Enthusiasm from border communities as Canada made it official Friday that PCR tests would no longer be required for fully vaccinated Canadians returning after less than 72 hours outside the country were not echoed by the broader travel and tourism industry.
The move facilitates the kinds of short road trips favoured by cross-border shoppers to the U.S., for example, but does little to move the needle for most Canadian tourism stakeholders – or for Canada’s travel advisor and agency community or travel suppliers.
Canadian Travel and Tourism Roundtable: “Not far enough”
“In effect, today’s announcement opens the door to Canadians looking to support U.S. businesses like malls, hotels, and airports in advance of the holiday season, while firmly closing the door on Americans looking to visit Canada and support our domestic businesses, who are struggling after nearly two-years of pandemic closures.
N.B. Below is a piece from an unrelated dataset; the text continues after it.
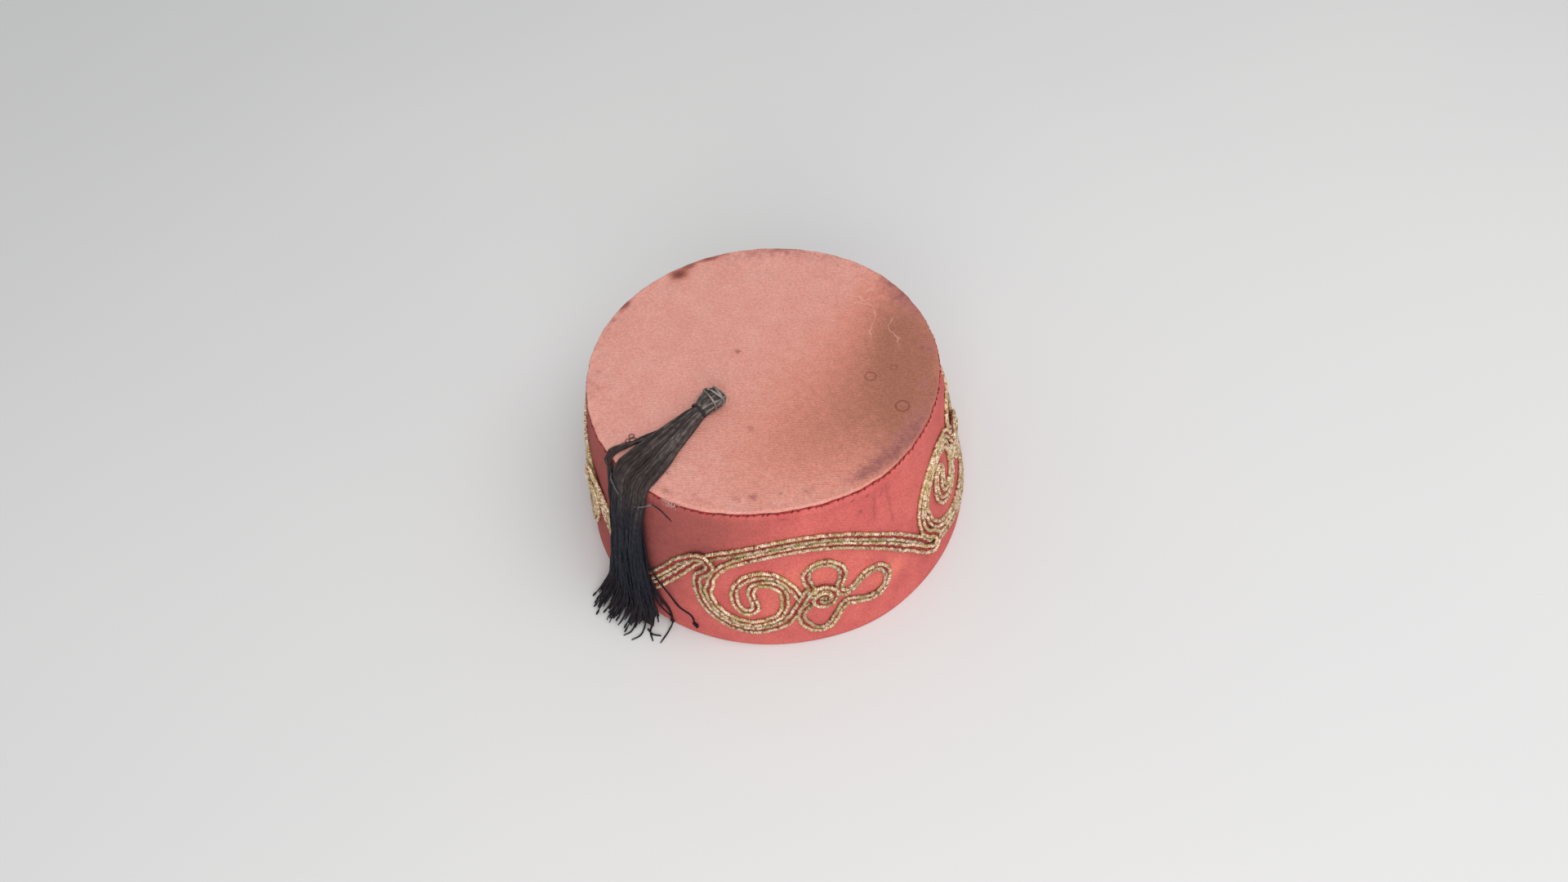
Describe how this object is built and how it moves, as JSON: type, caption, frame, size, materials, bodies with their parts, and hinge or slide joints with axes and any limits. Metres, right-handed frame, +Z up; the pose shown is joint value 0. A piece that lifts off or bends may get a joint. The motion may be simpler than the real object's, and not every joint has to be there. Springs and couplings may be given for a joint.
{
  "type": "fez",
  "caption": "Low round cloth hat with a tapered side and a flat top, gold braid scrolls and flowers on its side, and a black tassel that falls over the front.",
  "frame": {"origin": "middle of the whole footprint, on the surface that the hat stands on; the crown's own axis is 9.53 mm behind it, at +Y", "axes": "+Z up along the crown's axis; the tassel falls over the front, at -Y; +X to the right as the hat's front is faced from -Y"},
  "size_m": [0.182, 0.201, 0.0918],
  "materials": {
    "side_cloth": "napped coral red cloth with a fine twill",
    "top_cloth": "faded red cloth, stained and rubbed",
    "gold_braid": "flat braid of two gold cords with a crimson core line",
    "gold_coil": "gold cord wound into a small coil",
    "tassel_cord": "dull black twisted cords"
  },
  "bodies": {
    "root": {"crown_side": "side_cloth", "crown_top": "top_cloth", "wave_braid_upper": "gold_braid", "wave_braid_lower": "gold_braid", "arc_braid_1": "gold_braid", "scroll_braid_1": "gold_braid", "flower_braid_1": "gold_braid", "flower_knot_1": "gold_coil", "arc_braid_2": "gold_braid", "scroll_braid_2": "gold_braid", "flower_braid_2": "gold_braid", "flower_knot_2": "gold_coil", "arc_braid_3": "gold_braid", "scroll_braid_3": "gold_braid", "flower_braid_3": "gold_braid", "flower_knot_3": "gold_coil", "arc_braid_4": "gold_braid", "scroll_braid_4": "gold_braid", "flower_braid_4": "gold_braid", "flower_knot_4": "gold_coil", "tassel": "tassel_cord"}
  },
  "joints": []
}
All American travellers looking to visit Canada still require a pre-departure PCR test to visit Canada,” said Perrin Beatty, Co-Chair of the Canadian Travel and Tourism Roundtable (“The Roundtable”) and President & CEO of the Canadian Chamber of Commerce on Friday.
According to a statement issued by the Roundtable, “The industry welcomes the decision to recognize WHO approved vaccines, which supports the sector’s recovery. However, while today marks a very small step in the right direction, it does not go far enough to help rebuild an industry devastated by COVID-19 pandemic.”
The organization is calling on Ottawa to immediately drop all testing requirements for fully vaccinated arrivals into Canada.
“Canada stands alone as the only country in the world that is basing its travel rules on trip duration rather than vaccination status. To help rebuild Canada’s tourism industry we need testing requirements that are consistent with those in place in other countries. And we need to harmonize those requirements across all modes of transportation be it by plane, car, boat, coach or train,” said Beth Potter, Co-Chair of the Canadian Travel and Tourism Roundtable and President & CEO of the Tourism Industry Association of Canada.
National Airlines Council of Canada: “It is not the duration of the trip or the nationality of the passenger that is relevant”
Canada’s major airlines agree.
Mike McNaney, President and CEO of the National Airlines Council of Canada, which represents Canada’s largest air carriers (Air Canada, Air Transat, Jazz and WestJet) also issued a statement in response to Friday’s announcement.
“PCR tests are expensive and unduly increase the cost of travel, in particular for families. But, by only focussing on short trips and Canadian travellers, the government has taken a piecemeal approach that is not justified nor based on science. To our knowledge, no other country in the world has adopted such a narrow approach,” his statement said.
“The pre-departure testing regime was implemented well before vaccines entered widespread use and vaccination became a requirement to travel. The pre-departure test is simply no longer justified for fully vaccinated travellers.
“It is not the duration of the trip or the nationality of the passenger that is relevant, but rather the vaccination status of the traveller that is key.
“Today’s announcement will continue to create confusion for consumers. What was needed was a clear one-time policy change. We are therefore calling on the government to provide a clear timeline on when trips longer than 72 hours will no longer require a PCR test regardless of the travellers’ nationality,” he concluded.
Opposition Critics: A “Confusing” “Half Measure”
According to Global News, the industry’s position mirrors that of the Opposition in government, which is expected “to press the government on the new rules when the new Parliament opens.”
Conservative MP and transport critic Melissa Lantsman calls the new rules “a half measure.”
“I think it’s confusing, and I think that the prime minister ought to start listening to his own expert advisory panel,” she said.
“Scrapping the PCR test is where we need to go. We need to do it for our economy. We need to do it to get in line with our allies.”